UCLA Anderson’s Innovate conference, organized by the Easton Technology Management Center with the school’s student-led Technology Business Association — known as AnderTech — annually convenes an array of pioneering entrepreneurs, successful investors and veteran executives for conversations about the latest technological innovations and their impact on business and society.

The 2024 conference, dubbed “AI Innovation in a Tech-Driven World,” took a deep dive into advances in artificial intelligence, a transformative force that is both gradually and suddenly influencing how we live, work, create and recreate. The event featured topics that included digital entertainment, enterprise digital transformations, health tech and, especially, the future of work.

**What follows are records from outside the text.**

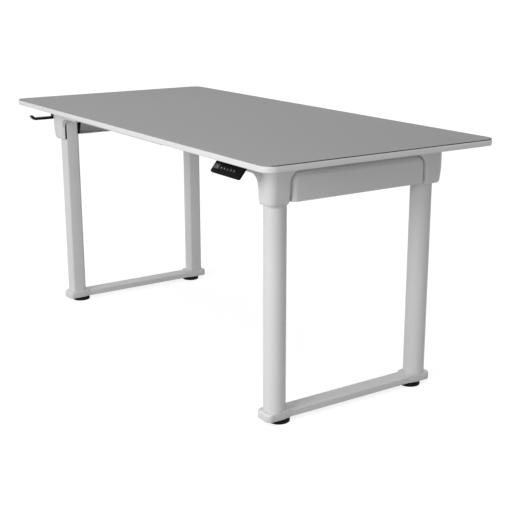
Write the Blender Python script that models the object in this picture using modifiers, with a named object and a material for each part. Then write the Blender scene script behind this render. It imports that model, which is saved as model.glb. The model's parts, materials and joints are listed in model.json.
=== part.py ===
"""Height adjustable standing desk: four telescopic columns under one top, driven by two motors.

Metres, +X along the length, -Y to the user's side, +Z up, origin on the floor under the middle of
the top. The desk stands at its lowest height.
"""

import math

import bmesh
import bpy
from mathutils import Matrix, Vector

# ---------------------------------------------------------------- driving dimensions
HEIGHT = 0.730  # floor to the working surface, lowest position
GAP = 0.0003  # clearance between pieces that seat on each other
INSIDE = 0.00005  # keeps faces that would coincide a hair apart

# Top
TOP_LENGTH = 1.600
TOP_DEPTH = 0.750
TOP_CORNER = 0.035
BOARD_THICKNESS = 0.016
SHEET_THICKNESS = 0.002
SHEET_INSET = 0.003
BOARD_EDGE = 0.003

# What the board rests on stands below it, and is measured down from its underside
BOARD_TOP = HEIGHT - SHEET_THICKNESS - GAP
BOARD_BOTTOM = BOARD_TOP - BOARD_THICKNESS
UNDER = BOARD_BOTTOM - GAP

# Columns: a round tube with one flat, which faces the middle of the desk
LEG_END_INSET = 0.158  # column axis from the end of the top
LEG_SIDE_INSET = 0.1285  # column axes from the long edges of the top, before the shift
FRAME_SHIFT = 0.004  # frame sits this far behind the middle of the top
OUTER_RADIUS = 0.0302
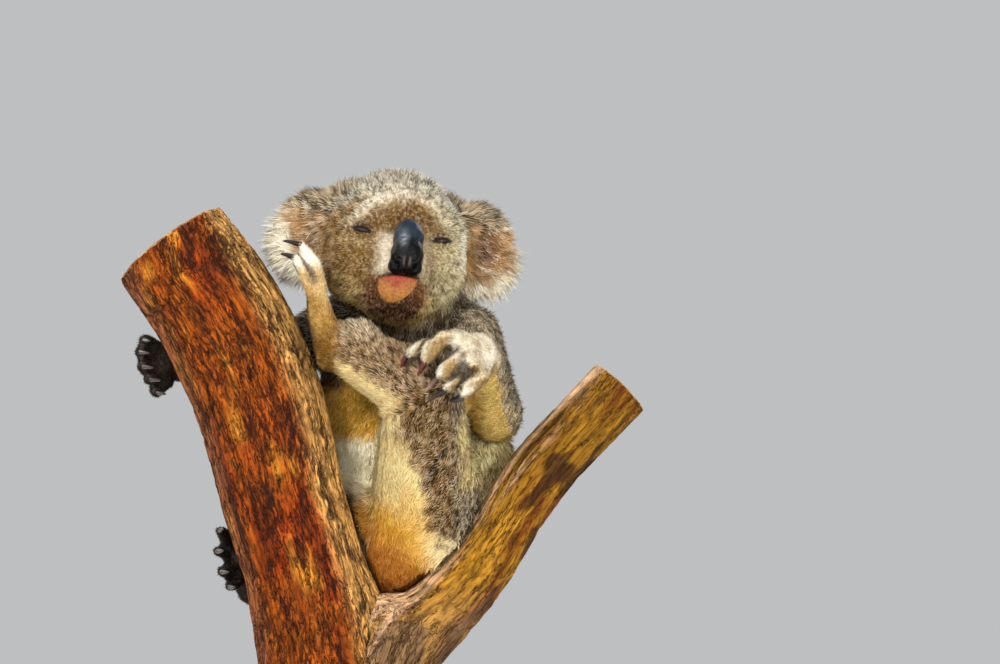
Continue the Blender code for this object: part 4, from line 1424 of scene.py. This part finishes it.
def makeBark(title, name, look, seed):
    bark = meshFrom(title, *merged(name))
    remeshed(bark, look["cell"])
    points, edges = pointsOf(bark.data), edgesOf(bark.data)
    t, off, run = limbPlaces(points)
    sawn = ramp(np.abs(normalsOf(bark.data) @ run), 0.75, 0.9)
    sawn = ramp(spreadOne(spreadOne(sawn, edges), edges), 0.3, 0.7)
    points = smoothed(points, edges, 1 - sawn, 24)
    e1 = unit(np.cross(run, [0, 1, 0]))
    e2 = np.cross(run, e1)
    place = np.stack([off @ e1, off @ e2, t], -1)
    putPoints(bark.data, points)
    normals = normalsOf(bark.data)
    warp = np.stack([clouds(points, 0.030, seed + k, 2) for k in range(3)], -1)
    plates = place / np.array([look["across"], look["across"], look["along"]])
    edge, owner = flakes(plates + warp * np.array([1.1, 1.1, 0.8]), seed + 10)
    crack = (1 - ramp(edge, 0.02, 0.22)) * ramp(clouds(points, 0.018, seed + 40, 2), -0.15, 0.2)
    depth = look["deep"] * (0.75 * crack + 0.25 * (0.5 - (owner - 0.5) * 0.5))
    rolling = 0.0014 * (0.5 + 0.5 * clouds(points, 0.05, seed + 30, 2))
    depth += 0.0006 * clouds(points, 0.006, seed + 20, 2) + rolling
    # the two limbs grow into each other at the fork
    depth -= fork["swell"] * bell(np.linalg.norm((points - fork["place"]) / np.array(fork["reach"]), axis=1))
    points = points - normals * (depth * (1 - sawn))[:, None]
    putPoints(bark.data, points)
    putColours(bark.data, "barkMarks", np.stack([crack, sawn, owner], -1))
    layer = bark.data.attributes.new("barkPlace", "FLOAT_VECTOR", "POINT")
    layer.data.foreach_set("vector", (place + 1.0).astype(np.float32).ravel())
    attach(bark, "root")
    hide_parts(name)
    return bark, points, place, unit(off)


def barkCracks(tree, fine, bent, look):
    # 1 on sound bark and less in a split; splits run where a stretched noise passes its middle value
    opening = noiseOn(tree, fine, 0.4, 2.0)
    sound = []
    for scale, wide, rest, place in ((0.55, 0.075, 0.0, bent), (1.15, 0.075, 0.12, fine)):
        thread = noiseOn(tree, place, scale, 5.0, roughness=0.6)
        level = addNode(tree, "Math", {0: thread, 1: 0.5}, operation="SUBTRACT")["Value"]
        near = addNode(tree, "Math", {0: level}, operation="ABSOLUTE")["Value"]
        width = mapped(tree, opening, 0.36, 0.66, 0.006, wide * look["crackWide"])
        sound.append(mapped(tree, near, high=width, toLow=rest))
    return addNode(tree, "Math", {0: sound[0], 1: sound[1]}, operation="MULTIPLY")["Value"]


def growthRings(tree, place):
    centred = addNode(tree, "VectorMath", {0: place, 1: (1.0, 1.0, 1.0)}, operation="SUBTRACT")["Vector"]
    sockets = {"Vector": centred, "Scale": sawnWood["rings"], "Distortion": 2.0, "Detail": 2.0}
    rings = addNode(tree, "TexWave", sockets, wave_type="RINGS", rings_direction="Z")["Fac"]
    return mixed(tree, rings, (*sawnWood["dark"], 1), (*sawnWood["pale"], 1))


def barkMaterial(title, look):
    material, tree, shader = newMaterial(title)
    place = attribute(tree, "barkPlace", "Vector")
    marks = addNode(tree, "SeparateColor", {"Color": attribute(tree, "barkMarks")})
    stretch = (1 / look["fineAcross"], 1 / look["fineAcross"], 1 / look["fineAlong"])
    fine = addNode(tree, "Mapping", {"Vector": place, "Scale": stretch})["Vector"]
    bend = noiseOn(tree, fine, 0.55, 4.0, "Color")
    reach = (3.4, 3.4, 2.2)
    bent = addNode(tree, "VectorMath", {0: bend, 1: reach, 2: fine}, operation="MULTIPLY_ADD")["Vector"]
    grain = noiseOn(tree, fine, 1.6, 8.0, roughness=0.62)
    sound = barkCracks(tree, fine, bent, look)
    # plates differ in brightness, their edges are dark, and the large tone comes from the limb
    plates = addNode(tree, "TexVoronoi", {"Vector": bent, "Scale": 1.0}, feature="F1")["Color"]
    flick = addNode(tree, "SeparateColor", {"Color": plates})["Red"]
    bright = mapped(tree, flick, toLow=look["dim"], toHigh=look["bright"])
    large = attribute(tree, "barkTone")
    tone = addNode(tree, "VectorMath", {0: large, "Scale": bright}, operation="SCALE")["Vector"]
    grained = mixed(tree, look["grain"], tone, mapped(tree, grain, 0.34, 0.66, 0.12, 0.88), "OVERLAY")
    cracked = mixed(tree, sound, (*look["crack"], 1), grained)
    # darker where the bark's shape is split deepest
    gap = addNode(tree, "Math", {0: marks["Red"], 1: 0.5}, operation="MULTIPLY")["Value"]
    darkInSplits = mixed(tree, gap, cracked, (*look["crack"], 1))
    relief = addNode(tree, "Math", {0: grain, 1: 0.5, 2: sound}, operation="MULTIPLY_ADD")["Value"]
    feed(tree, shader, {
        "Base Color": mixed(tree, marks["Green"], darkInSplits, growthRings(tree, place)),
        "Normal": bumped(tree, relief, 0.8, look["bump"]), "Roughness": 0.85, "Specular IOR Level": 0.08,
    })
    return material


stem, points, place, offs = makeBark("barkStem", "perch_stem", barkLook["stem"], 201)
broad = clouds(place * np.array([1, 1, 0.35]), 0.030, 220, 3)
small = clouds(place * np.array([1, 1, 0.3]), 0.014, 230, 3)
tone = np.tile(srgb(126, 60, 12), (len(points), 1))
tone = blend(tone, srgb(126, 46, 8), 0.9 * ramp(broad, 0.0, 0.5))
tone = blend(tone, srgb(176, 118, 38), 0.55 * ramp(small, 0.1, 0.5))
tone = blend(tone, srgb(72, 30, 10), 0.7 * ramp(-small + 0.4 * broad, 0.15, 0.5))
tone = blend(tone, srgb(176, 132, 72), ramp(offs[:, 0] + 0.14 * small + 0.1 * offs[:, 1], 0.30, 0.66) * 0.9)
tone = blend(tone, srgb(120, 84, 60), 0.5 * ramp(-offs[:, 0], 0.6, 0.95))
putColours(stem.data, "barkTone", tone)
stem.data.materials.append(barkMaterial("stemBark", barkLook["stem"]))

branch, points, place, offs = makeBark("barkBranch", "perch_branch", barkLook["branch"], 301)
broad = clouds(place * np.array([1, 1, 0.4]), 0.026, 320, 3)
small = clouds(place * np.array([1, 1, 0.2]), 0.012, 330, 3)
tone = np.tile(srgb(146, 102, 26), (len(points), 1))
tone = blend(tone, srgb(118, 68, 14), ramp(small, 0.0, 0.4))
# dark patches, more of them on the underside: partly the bark's colour, partly painted shade
tone = blend(tone, srgb(54, 30, 16), 0.85 * ramp(broad - 0.25 * offs[:, 2], 0.18, 0.34))
tone = tone * (1.04 - 0.42 * ramp(points[:, 2], 0.20, 0.33))[:, None]
# a pale line along the upper left edge, partly the bark's colour and partly a painted highlight
tone = blend(tone, srgb(206, 168, 130), 0.85 * ramp(offs[:, 2] - 0.3 * offs[:, 0] + 0.4 * small, 0.30, 0.66))
tone = blend(tone, srgb(136, 108, 78), 0.45 * ramp(0.20 - points[:, 2], 0, 0.06))
putColours(branch.data, "barkTone", tone)
branch.data.materials.append(barkMaterial("branchBark", barkLook["branch"]))
print("bark: stem and branch,", len(stem.data.polygons) + len(branch.data.polygons), "faces")

# the stand: a dark board and two steel posts
standLook = {
    "round": 0.003, "flange": 0.021, "flangeHigh": 0.004, "postEdge": 0.0006,
    "boardDark": srgb(44, 28, 20), "boardPale": srgb(92, 60, 40), "boardGrain": (1.0, 14.0, 14.0),
    "steelDark": (0.42, 0.43, 0.44, 1), "steelPale": (0.62, 0.63, 0.64, 1), "brushed": (1.0, 1.0, 22.0),
}


def makeBoard():
    low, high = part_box("stand_base")
    bpy.ops.mesh.primitive_cube_add(size=1, location=(low + high) / 2)
    board = bpy.context.object
    board.name = "displayBoard"
    board.scale = high - low
    selectOnly(board)
    bpy.ops.object.transform_apply(location=True, rotation=True, scale=True)
    bpy.ops.object.mode_set(mode="EDIT")
    bpy.ops.mesh.select_all(action="SELECT")
    bpy.ops.mesh.bevel(offset=standLook["round"], segments=4, profile=0.6)
    bpy.ops.object.mode_set(mode="OBJECT")
    bpy.ops.object.shade_smooth_by_angle(angle=math.radians(40))
    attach(board, "root")
    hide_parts("stand_base")
    return board


def makePost(name):
    # a straight rod with a turned flange where it meets the board
    low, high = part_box(name)
    radius = (high[0] - low[0]) / 2
    bpy.ops.mesh.primitive_cylinder_add(
        vertices=64, radius=radius, depth=high[2] - low[2], location=(low + high) / 2
    )
    post = bpy.context.object
    post.name = name.replace("stand_rod", "steelPost")
    selectOnly(post)
    bpy.ops.object.transform_apply(location=True, rotation=True, scale=True)
    bpy.ops.object.mode_set(mode="EDIT")
    bpy.ops.mesh.select_all(action="DESELECT")
    bpy.ops.object.mode_set(mode="OBJECT")
    for face in post.data.polygons:
        face.select = face.normal.z < -0.9
    bpy.ops.object.mode_set(mode="EDIT")
    bpy.ops.mesh.extrude_region_move(TRANSFORM_OT_translate={"value": (0, 0, 0)})
    grow = standLook["flange"] / radius
    bpy.ops.transform.resize(value=(grow, grow, 1))
    bpy.ops.mesh.extrude_region_move(TRANSFORM_OT_translate={"value": (0, 0, -standLook["flangeHigh"])})
    bpy.ops.object.mode_set(mode="OBJECT")
    # the flange stands on the board, so the ring that it grew from moves up
    points = pointsOf(post.data)
    points[np.abs(points[:, 2] - low[2]) < 0.0001, 2] += standLook["flangeHigh"]
    points[:, 2] = np.maximum(points[:, 2], low[2])
    putPoints(post.data, points)
    edge = post.modifiers.new("edge", "BEVEL")
    edge.width = standLook["postEdge"]
    edge.segments = 2
    edge.limit_method = "ANGLE"
    applyAll(post)
    bpy.ops.object.shade_smooth_by_angle(angle=math.radians(40))
    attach(post, "root")
    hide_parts(name)
    return post


def boardMaterial():
    material, tree, shader = newMaterial("stainedBoard")
    grain = objectNoise(tree, 14, 6.0, standLook["boardGrain"])
    feed(tree, shader, {
        "Base Color": mixed(tree, grain, (*standLook["boardDark"], 1), (*standLook["boardPale"], 1)),
        "Normal": bumped(tree, grain, 0.2, 0.0004), "Roughness": 0.42,
    })
    return material


def steelMaterial():
    material, tree, shader = newMaterial("brushedSteel")
    brush = objectNoise(tree, 60, 5.0, standLook["brushed"])
    feed(tree, shader, {
        "Base Color": mixed(tree, brush, standLook["steelDark"], standLook["steelPale"]),
        "Roughness": mapped(tree, brush, toLow=0.26, toHigh=0.44), "Metallic": 1.0,
    })
    return material


makeBoard().data.materials.append(boardMaterial())
steel = steelMaterial()
for name in ("stand_rod_1", "stand_rod_2"):
    makePost(name).data.materials.append(steel)
print("stand: board and posts")

# camera, floor and lights, which all point at the aim
shoot = {"place": (0.1125, -2.9836, 0.1004), "tilt": 96, "lens": 120, "aim": (0.02, 0, 0.36)}
bpy.ops.object.camera_add(location=shoot["place"], rotation=(math.radians(shoot["tilt"]), 0, 0))
camera = bpy.context.object
camera.data.lens = shoot["lens"]
camera.data.sensor_width = 36
bpy.context.scene.camera = camera

bpy.ops.mesh.primitive_plane_add(size=14, location=(0, 0, 0))
floor = bpy.context.object
floor.name = "studioFloor"
selectOnly(floor)
bpy.ops.object.transform_apply(location=True, rotation=True, scale=True)
floorMaterial, tree, shader = newMaterial("paleFloor")
floorTone = mixed(tree, objectNoise(tree, 3.0, 2.0), (0.78, 0.78, 0.77, 1), (0.84, 0.84, 0.83, 1))
feed(tree, shader, {"Base Color": floorTone, "Roughness": 0.85})
floor.data.materials.append(floorMaterial)

lights = {
    "keyLight": {"place": (-0.95, -2.1, 1.45), "size": 0.7, "power": 62, "tint": (1.0, 0.97, 0.92)},
    "fillLight": {"place": (1.7, -1.9, 0.75), "size": 1.0, "power": 48, "tint": (1.0, 0.985, 0.96)},
    "frontLight": {"place": (0.35, -2.6, 0.45), "size": 1.0, "power": 14, "tint": (1.0, 0.98, 0.95)},
    "backLight": {"place": (1.0, 1.9, 1.6), "size": 1.2, "power": 34, "tint": (1.0, 0.98, 0.95)},
    "leftLight": {"place": (-1.9, 1.0, 1.3), "size": 1.2, "power": 22, "tint": (1.0, 0.98, 0.95)},
}
for name, light in lights.items():
    bpy.ops.object.light_add(type="AREA", location=light["place"])
    lamp = bpy.context.object
    lamp.name = name
    lamp.data.size = light["size"]
    lamp.data.energy = light["power"]
    lamp.data.color = light["tint"]
    lamp.rotation_euler = (Vector(shoot["aim"]) - Vector(light["place"])).to_track_quat("-Z", "Y").to_euler()

world = bpy.data.worlds.new("paleStudio")
bpy.context.scene.world = world
world.use_nodes = True
world.node_tree.nodes["Background"].inputs["Color"].default_value = (0.86, 0.87, 0.88, 1)
world.node_tree.nodes["Background"].inputs["Strength"].default_value = 0.60
bpy.context.scene.view_settings.view_transform = "Standard"
print("scene: camera, floor and lights set")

AI’s impact on employment and the economy was at the center of the conference. According to the Forrester Group, 2.5 million jobs in the U.S. are likely to be replaced by generative AI, and IBM estimates that 120 million people will need to be retrained for other jobs. On the positive side, the world will see a massive improvement in knowledge management, in productivity and in workforces of all types.

Thanks to “impressive use cases and rapid adoption,” said Terry Kramer, faculty director of the Easton Center, “the market now is huge, specifically for generative AI in a multitude of sectors . If you look at the rate of adoption for ChatGPT, the statistics are amazing. To get to one million users of the ChatGPT app, it took five days. It took Instagram took two and a half months to get to one million, it took Facebook 10 months and it took Twitter 24 months. Netflix? It took 41 months.”

“With this technology, the most powerful models are large, and it’ll actually be a very small number of companies that have the chips and the processing capability to take advantage of them,” said Kramer. “It’s going to be Google, it’s going to be Meta, it’s going to be Microsoft, and it will be interesting to see where these large players come out.”

One of the more popular examples of the use of AI is in the massive, multibillion-dollar gaming industry. But while the intelligence might be artificial, the experience is anything but.

According to Mihir Vaidya, chief strategy officer of Electronic Arts, one of the most profound things about games today is that they are they really social networks. Using an analogy from the “real world,” Vaidya compared the experiences he shared with his close friends with the experiences he shared with the other fans of his favorite sports teams. Gaming, he said, combines both types of shared experiences, allowing users to play with their personal social groups or bond with massive communities. “None of this would have been possible without the massive advancements we’ve seen in connectivity. I can’t wait to see where it goes,” Vaidya said.

In his concluding remarks, Kramer, noted that he is amazed by the number of use cases for artificial intelligence, as exemplified by the many applications discussed at the conference. He estimated that 80% of the use cases for AI discussed throughout the day were not theoretical, they exist today. As a result, it’s important to figure out how we, as individuals and companies, are going to use it ourselves. His advice: “Don’t hang back. There are a lot of dystopian views regarding AI technology, but many of those views are held by people who have not used it yet.

“I continue to reflect on Harvard Business School Professor Karim Lakhani’s message: ‘AI won’t take jobs but people who use AI will take jobs from those who don’t use AI,’” said Kramer. “The opportunity is now to learn the technology, the use cases, and think about the appropriate guardrails and how to create notable advances in almost every type of product and service we experience, while minimizing harm to society.”

Kramer encourages everyone to jump in because we can only be effective and creative in this space if we know how the technology works.